Most books about boxers are about champions. Micky Ward, the pride of Lowell, Massachusetts and the boxer about whom Bob Halloran writes in Irish Thunder, won something called the WBU Light Welterweight Championship, but Halloran acknowledges that the distinction was "fourth on the list" of the five light welterweight titles circulating among Ward and his peers like so much comically inflated currency. According to Halloran, Ward's achievement had less to do with gaudy championship belts and national acclaim than with the determination and resilience that characterized the boxer's long career. Halloran quotes boxing analyst Larry Merchant, who claims "guys like Micky Ward are the heart and soul of the sport." By this he means that Ward delighted fans who valued toughness. He would continue fighting after he'd sustained cuts that would require dozens of stitches to close, or after he'd suffered shots to the head that left him seeing two or three opponents instead of just one. Whether that sort of behavior is heroic or stupid depends on one's point of view.
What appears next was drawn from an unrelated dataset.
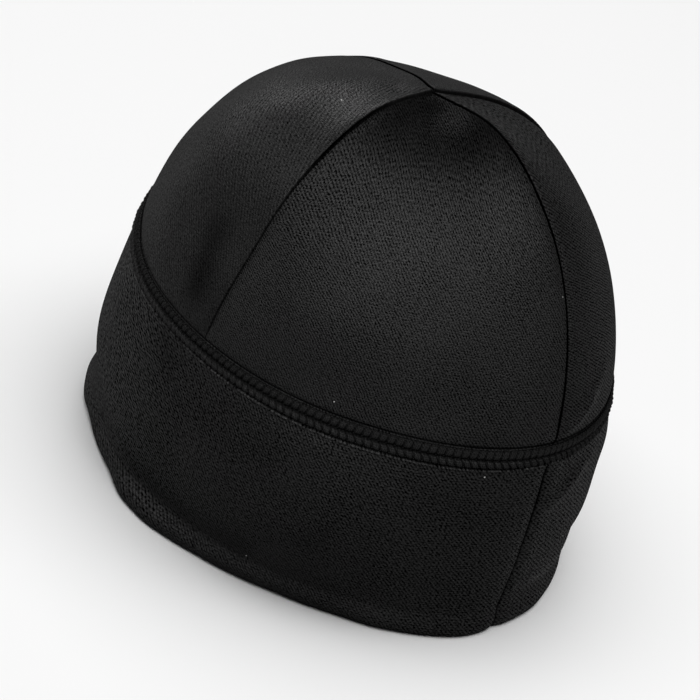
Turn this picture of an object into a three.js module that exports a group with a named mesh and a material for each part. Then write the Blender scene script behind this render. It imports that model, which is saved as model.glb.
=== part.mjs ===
// A running beanie, cut and sewn from fine black jersey: four crown panels, one deep
// band folded double at the hem, and the raised cover-stitched seam that joins them.
//
// Millimetres, +Z up. The hat stands on its hem at z = 0, its front towards -Y and the
// wearer's left towards +X. A place on it is given by two values. Its turn is the angle
// round the hat in degrees, from 0 at the centre back, through 90 at the wearer's left,
// to 180 at the front. Its rise is the way up along the cloth in millimetres, from 0 at
// the hem to the apex.

import * as THREE from 'three';

// Driving dimensions
const BAND_HEIGHT = 74; // hem to the middle of the cover-stitched seam
const CROWN_ARC = 135; // that seam to the apex, along the cloth
const APEX_HEIGHT = 86; // that seam's plane to the apex, straight up
const BAND_WALL = 2.6; // two layers of brushed jersey
const CROWN_WALL = 1.5; // one layer
const PIECE_GAP = 0.3; // between two pieces that are sewn to each other
const SEAM_DEPTH = 1.1; // how far the crown's seams draw the cloth in
const SEAM_REACH = 3.5; // how far from a seam the cloth starts to dip
const BACK_SEAM_DEPTH = 0.8; // the same for the band's centre-back seam
const BACK_SEAM_REACH = 2.5;
const STITCH_HALF_WIDTH = 3.25; // half the cover-stitched seam's width
const STITCH_DIP = 0.8; // how far the threads draw that seam in
const STITCH_DIP_REACH = 4.5;
const FLATTEST_RISE = 176; // where the crown panels are flattest across
const FLATNESS_REACH = 30;

// The section tables. A row holds the distance from the hat's axis out to the cloth in
// eight directions: back, back left, left, front left, front, front right, right and
// back right.
const BAND_SECTIONS = [
  { height: 0, reach: [96, 81.5, 80, 84, 97.5, 87.5, 80.5, 90.5] },
  { height: 37, reach: [98, 90, 81.5, 88, 96, 88, 81.5, 92] },
  { height: 74, reach: [96, 86, 79.5, 83.6, 93.8, 84, 78.5, 88] },
];
// Above the seam the distance is taken from the point where the axis meets the seam's
// plane, at so many degrees above that plane.
const CROWN_SECTIONS = [
  { angle: 25, reach: [90.5, 86, 79.5, 83.2, 89.3, 83.6, 80, 85.5] },
  { angle: 50, reach: [90.9, 88.4, 85.8, 89.7, 88.3, 85.2, 85.2, 85.3] },
  { angle: 72, reach: [92, 90.4, 88.6, 88.1, 85.2, 84.6, 86.2, 86.8] },
];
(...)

Halloran argues that Ward, most of whose family members were at best chronically irresponsible, at worst drunk, stoned, or in jail, could not rise from the chaos of his origins by any means other than boxing. That's the rationale that has led an awful lot of young men with no money into brain-damaged middle age. Halloran acknowledges that although Ward maintains that a CAT scan toward the end of his career "didn't show nothing wrong," dementia is still a real possibility. On the positive side, Ward did retire from boxing with enough money to buy himself a house in Lowell and start a business or two. But back on the negative side, the older brother who'd given up crack cocaine to help with Ward's career went back to drugs when the fighter hung up his gloves. At one point after he's described a tough fight Ward won, Halloran characterizes the fighter as "the best thing to happen to Lowell since, well, maybe forever." Fans of the Lowell Folk Festival or the Lowell Spinners and readers of Jack Kerouac may not agree, but writing about boxing has often been inclined toward hyperbole.